Write out each line of the material again, word for word.

DATA EXTRACT:
* Start *
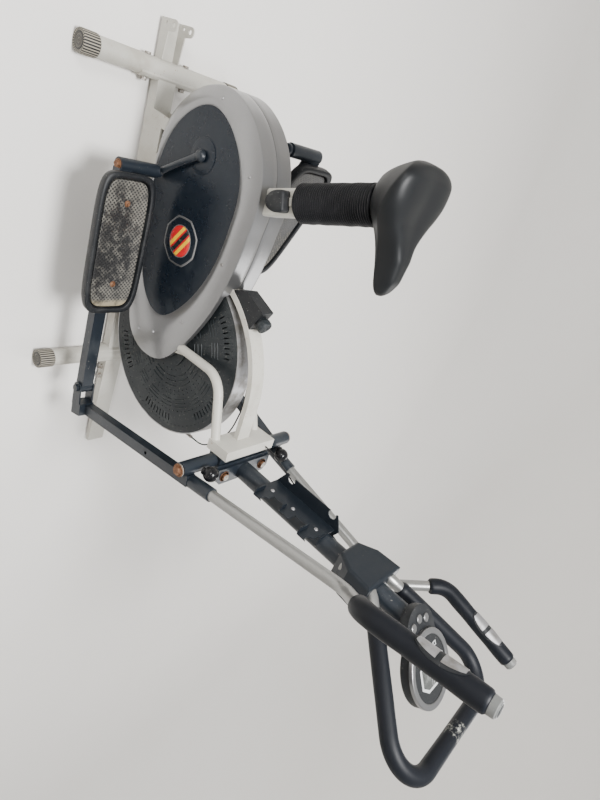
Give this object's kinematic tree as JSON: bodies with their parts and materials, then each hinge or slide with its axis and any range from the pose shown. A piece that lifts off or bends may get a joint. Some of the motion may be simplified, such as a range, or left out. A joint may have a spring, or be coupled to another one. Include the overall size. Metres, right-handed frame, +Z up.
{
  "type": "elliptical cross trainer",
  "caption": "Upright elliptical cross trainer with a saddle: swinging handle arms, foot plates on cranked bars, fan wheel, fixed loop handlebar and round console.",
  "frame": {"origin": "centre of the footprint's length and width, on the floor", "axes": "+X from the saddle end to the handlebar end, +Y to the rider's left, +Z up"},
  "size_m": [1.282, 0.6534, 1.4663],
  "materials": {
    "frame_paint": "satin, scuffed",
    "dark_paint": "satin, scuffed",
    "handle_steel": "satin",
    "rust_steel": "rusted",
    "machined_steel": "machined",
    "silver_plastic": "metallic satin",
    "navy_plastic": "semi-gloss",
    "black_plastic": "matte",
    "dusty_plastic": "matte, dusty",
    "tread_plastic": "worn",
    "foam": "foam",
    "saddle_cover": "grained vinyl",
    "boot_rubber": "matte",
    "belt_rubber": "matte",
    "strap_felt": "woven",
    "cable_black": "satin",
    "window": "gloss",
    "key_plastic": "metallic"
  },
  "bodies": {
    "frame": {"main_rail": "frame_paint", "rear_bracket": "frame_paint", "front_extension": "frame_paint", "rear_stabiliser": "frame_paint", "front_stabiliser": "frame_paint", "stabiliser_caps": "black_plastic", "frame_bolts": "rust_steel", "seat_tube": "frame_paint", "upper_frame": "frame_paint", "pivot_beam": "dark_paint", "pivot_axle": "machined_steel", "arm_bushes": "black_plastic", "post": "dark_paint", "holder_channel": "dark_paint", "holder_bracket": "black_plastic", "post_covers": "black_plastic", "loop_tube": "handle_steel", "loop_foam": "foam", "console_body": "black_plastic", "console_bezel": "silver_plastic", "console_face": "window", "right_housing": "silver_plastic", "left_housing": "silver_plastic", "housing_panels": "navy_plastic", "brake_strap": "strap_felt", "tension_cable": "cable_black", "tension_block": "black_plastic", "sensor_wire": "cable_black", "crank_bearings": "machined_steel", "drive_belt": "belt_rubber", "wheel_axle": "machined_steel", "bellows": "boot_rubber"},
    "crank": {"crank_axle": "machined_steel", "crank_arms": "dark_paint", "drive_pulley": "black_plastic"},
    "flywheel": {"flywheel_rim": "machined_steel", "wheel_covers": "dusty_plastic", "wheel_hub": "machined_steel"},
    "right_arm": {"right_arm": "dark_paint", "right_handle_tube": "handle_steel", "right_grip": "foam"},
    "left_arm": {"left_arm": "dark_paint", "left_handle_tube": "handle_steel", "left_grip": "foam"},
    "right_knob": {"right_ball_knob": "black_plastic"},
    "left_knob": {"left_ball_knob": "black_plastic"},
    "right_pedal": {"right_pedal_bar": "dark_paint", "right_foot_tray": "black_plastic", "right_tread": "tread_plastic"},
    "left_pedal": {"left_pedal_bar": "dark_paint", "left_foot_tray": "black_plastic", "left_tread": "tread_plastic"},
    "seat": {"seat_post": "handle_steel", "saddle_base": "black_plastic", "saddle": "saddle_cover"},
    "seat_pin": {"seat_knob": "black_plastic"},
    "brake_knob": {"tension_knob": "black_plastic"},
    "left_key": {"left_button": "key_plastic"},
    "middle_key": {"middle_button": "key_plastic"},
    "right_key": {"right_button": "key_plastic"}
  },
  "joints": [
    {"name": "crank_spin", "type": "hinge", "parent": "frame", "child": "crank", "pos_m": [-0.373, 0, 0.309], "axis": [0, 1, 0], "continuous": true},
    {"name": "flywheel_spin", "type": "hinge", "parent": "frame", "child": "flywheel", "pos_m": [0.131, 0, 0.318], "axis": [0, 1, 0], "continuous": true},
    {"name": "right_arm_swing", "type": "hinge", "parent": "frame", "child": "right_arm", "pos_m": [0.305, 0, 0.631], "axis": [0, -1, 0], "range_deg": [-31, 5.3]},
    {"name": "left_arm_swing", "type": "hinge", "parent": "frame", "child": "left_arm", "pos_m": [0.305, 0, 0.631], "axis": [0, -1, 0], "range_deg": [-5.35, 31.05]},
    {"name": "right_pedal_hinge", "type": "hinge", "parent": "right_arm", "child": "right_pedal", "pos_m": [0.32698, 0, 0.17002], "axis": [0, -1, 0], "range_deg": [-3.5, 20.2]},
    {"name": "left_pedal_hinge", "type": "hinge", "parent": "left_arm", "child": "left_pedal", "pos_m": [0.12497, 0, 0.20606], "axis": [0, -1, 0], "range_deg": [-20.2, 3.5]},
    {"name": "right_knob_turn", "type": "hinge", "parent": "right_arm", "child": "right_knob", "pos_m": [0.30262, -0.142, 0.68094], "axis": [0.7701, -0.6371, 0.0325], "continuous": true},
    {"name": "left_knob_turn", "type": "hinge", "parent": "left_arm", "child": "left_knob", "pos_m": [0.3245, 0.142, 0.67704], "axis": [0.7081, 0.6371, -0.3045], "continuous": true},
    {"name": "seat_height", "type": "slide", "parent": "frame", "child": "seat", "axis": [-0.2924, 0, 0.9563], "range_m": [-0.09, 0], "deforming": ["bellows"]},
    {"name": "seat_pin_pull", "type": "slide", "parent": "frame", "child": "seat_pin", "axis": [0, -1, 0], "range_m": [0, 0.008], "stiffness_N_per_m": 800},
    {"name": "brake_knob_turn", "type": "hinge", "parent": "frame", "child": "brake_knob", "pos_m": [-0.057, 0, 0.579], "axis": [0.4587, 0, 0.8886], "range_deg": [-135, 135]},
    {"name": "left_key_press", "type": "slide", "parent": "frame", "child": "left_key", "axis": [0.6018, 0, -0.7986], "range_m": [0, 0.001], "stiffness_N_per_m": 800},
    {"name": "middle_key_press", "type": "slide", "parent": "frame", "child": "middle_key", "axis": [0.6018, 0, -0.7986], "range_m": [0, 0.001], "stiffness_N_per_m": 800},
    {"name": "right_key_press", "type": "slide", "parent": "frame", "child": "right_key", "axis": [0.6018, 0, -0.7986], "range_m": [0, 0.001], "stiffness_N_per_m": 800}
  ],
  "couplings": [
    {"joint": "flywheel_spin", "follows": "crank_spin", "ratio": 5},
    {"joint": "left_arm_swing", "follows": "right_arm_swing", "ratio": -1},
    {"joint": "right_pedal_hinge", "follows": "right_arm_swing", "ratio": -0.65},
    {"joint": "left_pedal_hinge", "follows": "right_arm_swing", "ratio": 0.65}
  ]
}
* End *
EXERCISE RESULT:
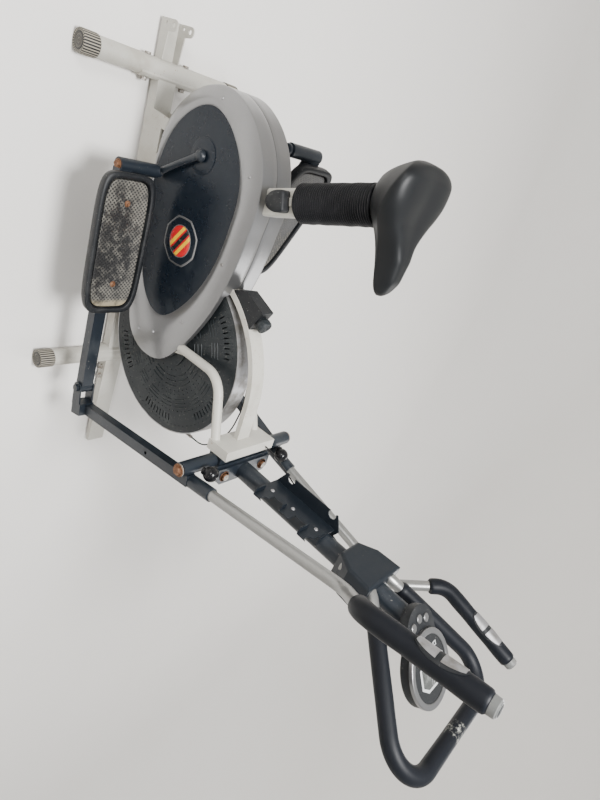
Give this object's kinematic tree as JSON: bodies with their parts and materials, then each hinge or slide with its axis and any range from the pose shown. A piece that lifts off or bends may get a joint. Some of the motion may be simplified, such as a range, or left out. A joint may have a spring, or be coupled to another one. Include the overall size. Metres, right-handed frame, +Z up.
{
  "type": "elliptical cross trainer",
  "caption": "Upright elliptical cross trainer with a saddle: swinging handle arms, foot plates on cranked bars, fan wheel, fixed loop handlebar and round console.",
  "frame": {"origin": "centre of the footprint's length and width, on the floor", "axes": "+X from the saddle end to the handlebar end, +Y to the rider's left, +Z up"},
  "size_m": [1.282, 0.6534, 1.4663],
  "materials": {
    "frame_paint": "satin, scuffed",
    "dark_paint": "satin, scuffed",
    "handle_steel": "satin",
    "rust_steel": "rusted",
    "machined_steel": "machined",
    "silver_plastic": "metallic satin",
    "navy_plastic": "semi-gloss",
    "black_plastic": "matte",
    "dusty_plastic": "matte, dusty",
    "tread_plastic": "worn",
    "foam": "foam",
    "saddle_cover": "grained vinyl",
    "boot_rubber": "matte",
    "belt_rubber": "matte",
    "strap_felt": "woven",
    "cable_black": "satin",
    "window": "gloss",
    "key_plastic": "metallic"
  },
  "bodies": {
    "frame": {"main_rail": "frame_paint", "rear_bracket": "frame_paint", "front_extension": "frame_paint", "rear_stabiliser": "frame_paint", "front_stabiliser": "frame_paint", "stabiliser_caps": "black_plastic", "frame_bolts": "rust_steel", "seat_tube": "frame_paint", "upper_frame": "frame_paint", "pivot_beam": "dark_paint", "pivot_axle": "machined_steel", "arm_bushes": "black_plastic", "post": "dark_paint", "holder_channel": "dark_paint", "holder_bracket": "black_plastic", "post_covers": "black_plastic", "loop_tube": "handle_steel", "loop_foam": "foam", "console_body": "black_plastic", "console_bezel": "silver_plastic", "console_face": "window", "right_housing": "silver_plastic", "left_housing": "silver_plastic", "housing_panels": "navy_plastic", "brake_strap": "strap_felt", "tension_cable": "cable_black", "tension_block": "black_plastic", "sensor_wire": "cable_black", "crank_bearings": "machined_steel", "drive_belt": "belt_rubber", "wheel_axle": "machined_steel", "bellows": "boot_rubber"},
    "crank": {"crank_axle": "machined_steel", "crank_arms": "dark_paint", "drive_pulley": "black_plastic"},
    "flywheel": {"flywheel_rim": "machined_steel", "wheel_covers": "dusty_plastic", "wheel_hub": "machined_steel"},
    "right_arm": {"right_arm": "dark_paint", "right_handle_tube": "handle_steel", "right_grip": "foam"},
    "left_arm": {"left_arm": "dark_paint", "left_handle_tube": "handle_steel", "left_grip": "foam"},
    "right_knob": {"right_ball_knob": "black_plastic"},
    "left_knob": {"left_ball_knob": "black_plastic"},
    "right_pedal": {"right_pedal_bar": "dark_paint", "right_foot_tray": "black_plastic", "right_tread": "tread_plastic"},
    "left_pedal": {"left_pedal_bar": "dark_paint", "left_foot_tray": "black_plastic", "left_tread": "tread_plastic"},
    "seat": {"seat_post": "handle_steel", "saddle_base": "black_plastic", "saddle": "saddle_cover"},
    "seat_pin": {"seat_knob": "black_plastic"},
    "brake_knob": {"tension_knob": "black_plastic"},
    "left_key": {"left_button": "key_plastic"},
    "middle_key": {"middle_button": "key_plastic"},
    "right_key": {"right_button": "key_plastic"}
  },
  "joints": [
    {"name": "crank_spin", "type": "hinge", "parent": "frame", "child": "crank", "pos_m": [-0.373, 0, 0.309], "axis": [0, 1, 0], "continuous": true},
    {"name": "flywheel_spin", "type": "hinge", "parent": "frame", "child": "flywheel", "pos_m": [0.131, 0, 0.318], "axis": [0, 1, 0], "continuous": true},
    {"name": "right_arm_swing", "type": "hinge", "parent": "frame", "child": "right_arm", "pos_m": [0.305, 0, 0.631], "axis": [0, -1, 0], "range_deg": [-31, 5.3]},
    {"name": "left_arm_swing", "type": "hinge", "parent": "frame", "child": "left_arm", "pos_m": [0.305, 0, 0.631], "axis": [0, -1, 0], "range_deg": [-5.35, 31.05]},
    {"name": "right_pedal_hinge", "type": "hinge", "parent": "right_arm", "child": "right_pedal", "pos_m": [0.32698, 0, 0.17002], "axis": [0, -1, 0], "range_deg": [-3.5, 20.2]},
    {"name": "left_pedal_hinge", "type": "hinge", "parent": "left_arm", "child": "left_pedal", "pos_m": [0.12497, 0, 0.20606], "axis": [0, -1, 0], "range_deg": [-20.2, 3.5]},
    {"name": "right_knob_turn", "type": "hinge", "parent": "right_arm", "child": "right_knob", "pos_m": [0.30262, -0.142, 0.68094], "axis": [0.7701, -0.6371, 0.0325], "continuous": true},
    {"name": "left_knob_turn", "type": "hinge", "parent": "left_arm", "child": "left_knob", "pos_m": [0.3245, 0.142, 0.67704], "axis": [0.7081, 0.6371, -0.3045], "continuous": true},
    {"name": "seat_height", "type": "slide", "parent": "frame", "child": "seat", "axis": [-0.2924, 0, 0.9563], "range_m": [-0.09, 0], "deforming": ["bellows"]},
    {"name": "seat_pin_pull", "type": "slide", "parent": "frame", "child": "seat_pin", "axis": [0, -1, 0], "range_m": [0, 0.008], "stiffness_N_per_m": 800},
    {"name": "brake_knob_turn", "type": "hinge", "parent": "frame", "child": "brake_knob", "pos_m": [-0.057, 0, 0.579], "axis": [0.4587, 0, 0.8886], "range_deg": [-135, 135]},
    {"name": "left_key_press", "type": "slide", "parent": "frame", "child": "left_key", "axis": [0.6018, 0, -0.7986], "range_m": [0, 0.001], "stiffness_N_per_m": 800},
    {"name": "middle_key_press", "type": "slide", "parent": "frame", "child": "middle_key", "axis": [0.6018, 0, -0.7986], "range_m": [0, 0.001], "stiffness_N_per_m": 800},
    {"name": "right_key_press", "type": "slide", "parent": "frame", "child": "right_key", "axis": [0.6018, 0, -0.7986], "range_m": [0, 0.001], "stiffness_N_per_m": 800}
  ],
  "couplings": [
    {"joint": "flywheel_spin", "follows": "crank_spin", "ratio": 5},
    {"joint": "left_arm_swing", "follows": "right_arm_swing", "ratio": -1},
    {"joint": "right_pedal_hinge", "follows": "right_arm_swing", "ratio": -0.65},
    {"joint": "left_pedal_hinge", "follows": "right_arm_swing", "ratio": 0.65}
  ]
}